Specificity beats cheerfulness every time. The reader wants to know why to open it, not to be wished a good year.

Building This Into the Full Year

The New Year send kicks off what should be a quarterly rhythm of market-oriented sends — Q1 outlook in January, mid-year check-in in July, year-end recap in December. Each one has a distinct angle so clients aren’t reading the same email with updated numbers.

The real estate newsletter content calendar framework maps this out across all four seasons, so January isn’t improvised. When you know the year’s structure in advance, each send is sharper and faster to write.

If you want to make sure this January send actually goes out — rather than sitting in draft form until February — the consistency problem is exactly what a done-for-you newsletter service is built for. The content is yours; the execution is handled.
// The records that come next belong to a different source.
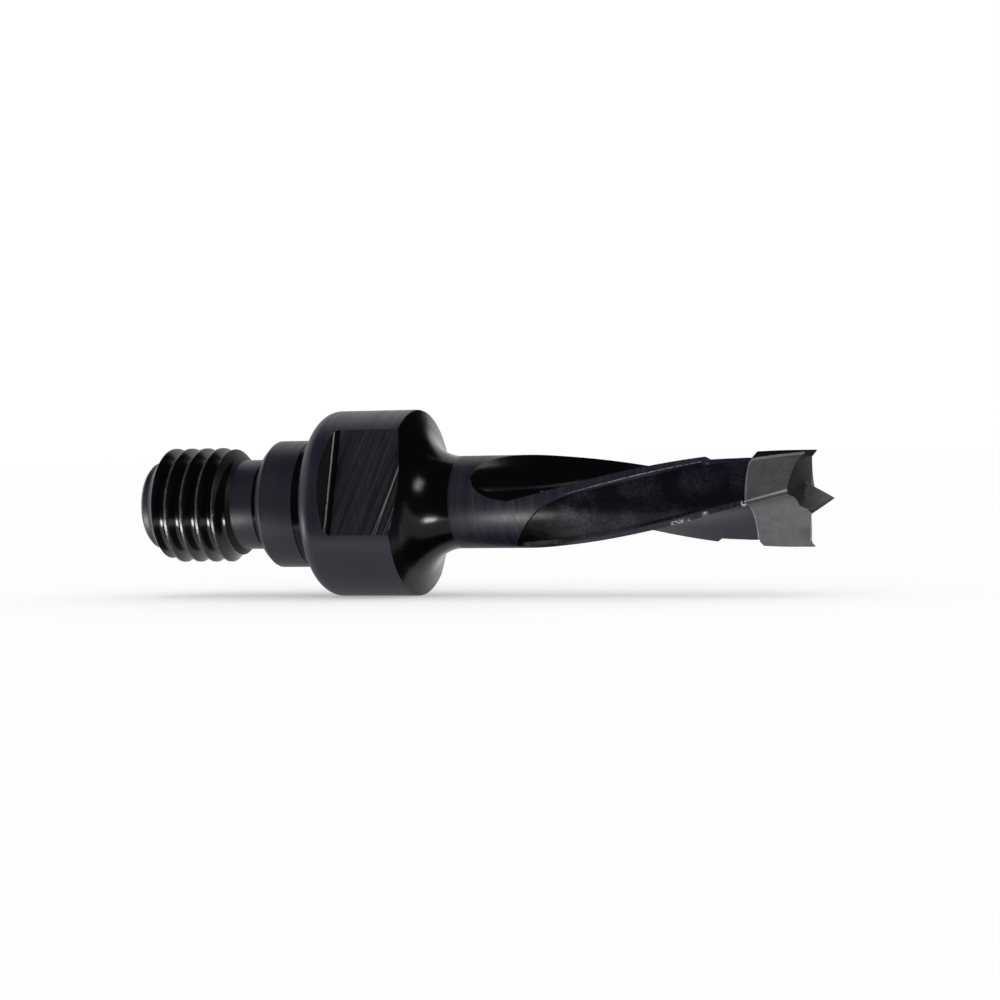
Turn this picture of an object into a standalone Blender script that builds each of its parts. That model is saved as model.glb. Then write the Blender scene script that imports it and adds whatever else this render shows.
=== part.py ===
# Dowel-boring cutter with a threaded shank.
# A turned and fluted steel body carries a carbide cutting head on a thin braze layer.
# The tool lies along X with its tip towards +X, and rests on its round collar.

from math import atan2, ceil, cos, degrees, pi, radians, sin, sqrt, tan

import bmesh
import bpy

MM = 0.001

# Driving dimensions, in millimetres. Axial places count from the collar's seat face.
TOOL_LENGTH = 45.0
FLUTED_LENGTH = 30.6
HEAD_LENGTH = 6.6
CUT_DIAMETER = 8.0
NECK_UNDERCUT = 0.04

THREAD_DIAMETER = 10.0
THREAD_PITCH = 1.5
THREAD_LENGTH = 9.0
THREAD_LEAD_DIAMETER = 7.5
THREAD_LEAD_LENGTH = 0.7
THREAD_LEAD_CHAMFER = 0.3
THREAD_LEAD_SLOPE = 50.0
THREAD_CREST_SHARE = 0.2
THREAD_ROOT_SHARE = 0.2
THREAD_RUN_OUT = 1.5
RELIEF_DIAMETER = 7.8
RELIEF_LENGTH = 2.6
PILOT_DIAMETER = 11.0
PILOT_LENGTH = 4.9
PILOT_CHAMFER = 0.5

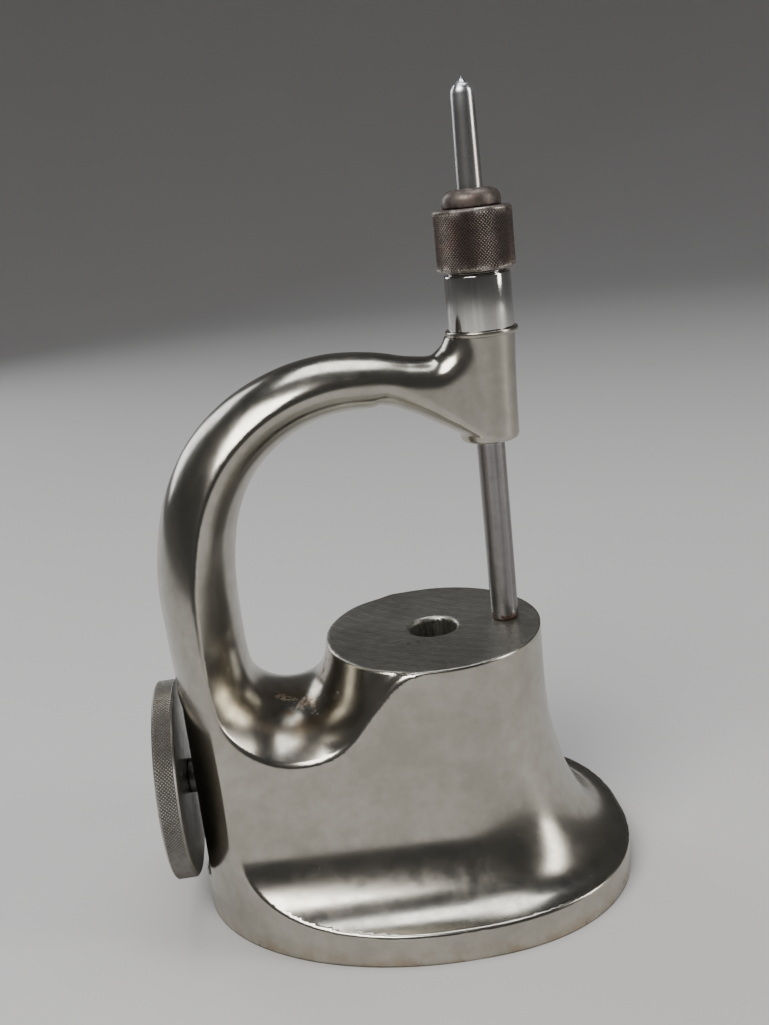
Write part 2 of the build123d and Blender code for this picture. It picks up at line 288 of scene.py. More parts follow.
class SideMap:
    """Numbers that depend only on the side view (x, z), kept on a grid and read by a cubic formula.

    For a crease line it keeps the signed distance from the line and what the line carries there.
    """

    def __init__(
        self, line: Array, low: Tuple[float, float], high: Tuple[float, float], step: float
    ) -> None:
        """Works out the map of a line over a rectangle of the side view."""
        self.low = np.array(low)
        self.step = step
        shape = np.ceil((np.array(high) - self.low) / step).astype(int) + 1
        x = self.low[0] + step * np.arange(shape[0])
        z = self.low[1] + step * np.arange(shape[1])
        gx, gz = np.meshgrid(x, z, indexing="ij")
        flat = np.stack([gx.ravel(), gz.ravel()], axis=1)
        rows = [self._nearest(part, line) for part in np.array_split(flat, 24)]
        self.layers = np.concatenate(rows).reshape(shape[0], shape[1], -1)

    @staticmethod
    def _nearest(places: Array, line: Array) -> Array:
        """Signed distance from the nearest run of the line, and the line's other columns there."""
        start, run = line[:-1, :2], np.diff(line[:, :2], axis=0)
        offset = places[:, None, :] - start[None]
        share = np.clip((offset * run).sum(-1) / (run ** 2).sum(-1), 0.0, 1.0)
        gap = offset - share[..., None] * run
        distance = (gap ** 2).sum(-1)
        best = distance.argmin(1)
        each = np.arange(len(places))
        side = run[best, 0] * gap[each, best, 1] - run[best, 1] * gap[each, best, 0]
        signed = np.sqrt(distance[each, best]) * np.where(side > 0, 1.0, -1.0)
        t = share[each, best][:, None]
        carried = line[best, 2:] * (1 - t) + line[best + 1, 2:] * t
        return np.column_stack([signed, carried])

    def read(self, x: Array, z: Array) -> List[Array]:
        """Each layer's value at places of the side view, by cubic interpolation both ways."""
        place = (np.stack([x, z]) - self.low[:, None]) / self.step
        limit = np.array(self.layers.shape[:2])[:, None] - 3
        cell = np.clip(np.floor(place).astype(int), 1, limit)
        t = place - cell
        weights = [
            np.stack([
                -0.5 * s ** 3 + s ** 2 - 0.5 * s, 1.5 * s ** 3 - 2.5 * s ** 2 + 1.0,
                -1.5 * s ** 3 + 2.0 * s ** 2 + 0.5 * s, 0.5 * s ** 3 - 0.5 * s ** 2,
            ])
            for s in t
        ]
        total = np.zeros((x.size, self.layers.shape[2]))
        for i in range(4):
            for j in range(4):
                weight = weights[0][i] * weights[1][j]
                total += weight[:, None] * self.layers[cell[0] + i - 1, cell[1] + j - 1]
        return list(total.T)


def crown(y: Array, half_width: Array, height: Array) -> Tuple[Array, Array]:
    """Height of a shallow arc over a chord, and the cosine of its slope there."""
    radius = (half_width ** 2 + height ** 2) / (2.0 * height)
    inside = np.minimum(np.abs(y), half_width)
    rise = np.sqrt(np.maximum(radius ** 2 - inside ** 2, 1e-6))
    return rise - (radius - height), rise / radius


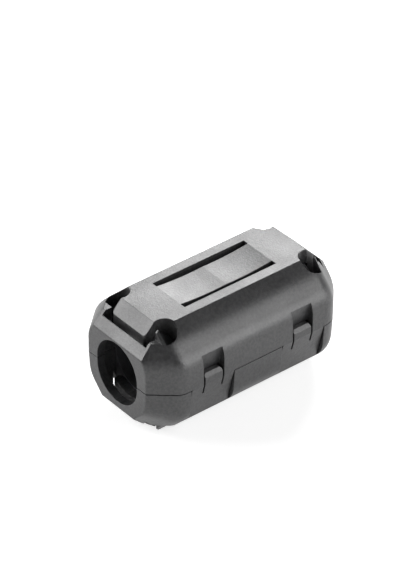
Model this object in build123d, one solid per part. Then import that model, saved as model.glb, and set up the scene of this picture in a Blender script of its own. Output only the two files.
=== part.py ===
from build123d import *
import math
import os

# Clip on ferrite bead: a hinged plastic case that closes round a cable and holds two half
# sleeves of ferrite. Millimetres. The bore runs along Y, +X is the latch side, and the
# origin is on the bore's axis, half way along, in the plane where the two halves meet.

# Ferrite sleeve, and the walls round it
ferrite_length = 28.0
ferrite_diameter = 15.2
ferrite_chamfer = 0.4
ferrite_clearance = 0.1
side_wall = 2.25
top_wall = 1.5
end_space = 3.5

# Case outline: how far its corners are cut off, and how its sides are rounded
upper_corner_cut = 4.75
lower_corner_cut = 4.75
lower_side_draft = 0.08
draft_blend_radius = 20.0
corner_radius = 4.0
parting_gap = 0.15

# Cable hole
cable_hole_width = 9.0
cable_hole_rise = 1.1
bore_step = 0.25
end_wall = 1.35

# Bevelled ends: what each leaves round the cable hole, and over what length it comes in
flat_bevel_length = 3.8
side_bevel_length = 3.9
upper_ring = 0.15
lower_ring = 1.1
front_side_ring = 2.05
front_upper_corner_ring = 2.7
front_lower_corner_ring = 2.0
rear_side_ring = 1.1
rear_upper_corner_ring = 1.0
rear_lower_corner_ring = 1.1
side_blend_radius = 3.0
end_edge_radius = 0.35

# Cable grips: a sprung flap at each end of each half, with a plate that reaches into the hole
grip_gap = 0.75
grip_width = 7.4
grip_plate = 1.5
grip_bite = 0.9
grip_corner_radius = 0.5
grip_side_gap = 1.2
flap_thickness = 1.2

# Pockets that free the flaps at their sides
pocket_radius = 1.75
pocket_offset = 0.4
pocket_depth = 4.4
rib_thickness = 0.4
shelf_drop = 2.0

# Leaf spring in the top, which presses on the ferrite
leaf_length = 16.6
leaf_width = 5.4
leaf_slit = 0.9
leaf_thickness = 0.8
leaf_end_slope = 7.0
leaf_ridge_slope = 2.5

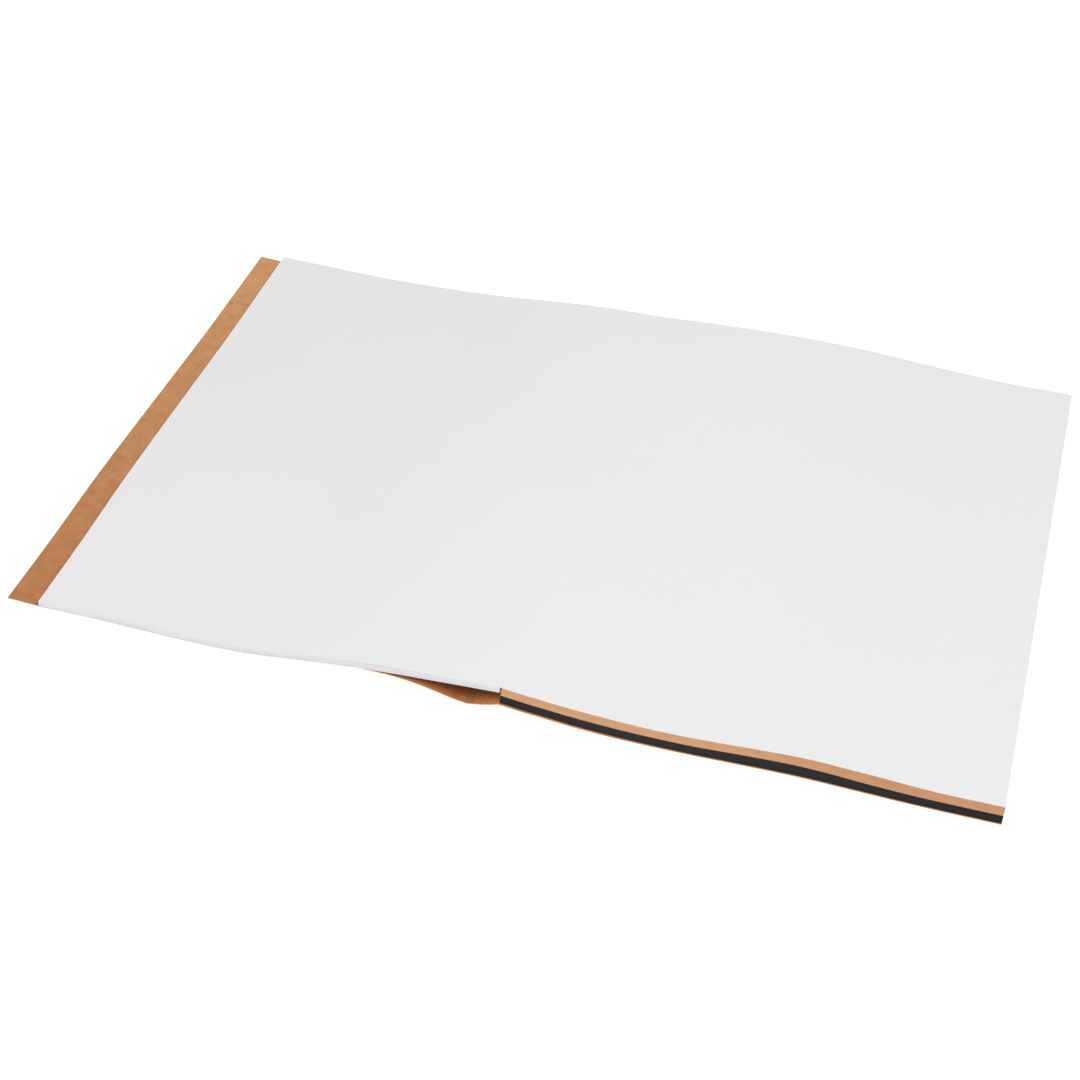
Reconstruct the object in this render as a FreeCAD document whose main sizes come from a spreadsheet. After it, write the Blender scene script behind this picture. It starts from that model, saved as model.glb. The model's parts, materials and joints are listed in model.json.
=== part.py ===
import FreeCAD, Part
import math
import os

import Sketcher
from FreeCAD import Placement, Rotation, Vector

# An A4 scrapbook album, lying open on a table near the end of its first section.
# One kraft card cover is folded twice into a front panel, a spine panel and a back
# panel. The block of leaves is glued to the back panel only, so the spine panel and
# the front panel swing free of it and the book opens flat.
# X runs across the open book, Y along the spine, Z up. The origin is on the table,
# under the middle of the open book. The leaves turn about one line, the gutter.

DRIVING_SIZES = {
    "page_height": 297.0,       # A4, along the spine
    "page_reach": 208.5,        # gutter to fore-edge: A4 width less what the spine milling took
    "bound_gap": 0.5,           # gutter line to the bound edge of each leaf
    "cover_card": 0.4,          # thickness of the kraft cover
    "white_paper": 0.213,       # thickness of one leaf of each section
    "kraft_paper": 0.28,
    "black_paper": 0.275,
    "leaf_gap": 0.012,          # air between neighbouring leaves
    "side_glue": 0.05,          # glue between the last leaf and the back panel
    "side_glue_width": 9.0,
    "gutter_lift": 3.6,         # rise of the back panel and its leaves at the spine
    "lift_length": 50.0,        # distance from the gutter over which the rise fades out
    "fold_offset": 0.8,         # gutter line to the back fold, sideways
    "fold_gap": 0.3,            # half the width of a scored fold
    "spine_width": 14.0,        # back fold to front fold
    "front_clearance": 0.1,     # front panel to the lowest leaf at the fore-edge
    "glue_film": 0.26,          # thickness of the glue on the bound edges
    "lining_paper": 0.13,       # paper strip over the glue of the back block
    "film_inset": 0.15,         # glue film stops short of the outer leaves
    "film_gap": 0.08,           # glue film to the bound edges, so that the leaves can turn
}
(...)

Frequently Asked Questions

What's the best time to send a New Year real estate newsletter?
The first full business week of January — typically January 6–10 for most years. Clients have returned from holiday, inboxes have quieted after the late-December noise, and people are in planning mode. Sending before the 15th captures the new-year energy before it fades. Don't wait until late January when the momentum has already shifted.
How do I write market predictions without overpromising?
Frame them as 'things I'm watching' rather than 'what will happen.' State the trend you're tracking (inventory, rate movement, a local development), your current read on it, and what would change your view. That kind of conditional, data-grounded commentary reads as credible expertise rather than a guess dressed up as confidence.
Should I mention personal goals in my New Year newsletter?
Yes, briefly. Something like 'My goal this year is to help X families find homes in [city] — and I'm already putting together resources to make that easier' is authentic and mildly motivating for clients. It signals you're active and intentional without being grandiose. Keep it one sentence and let the market content carry the email.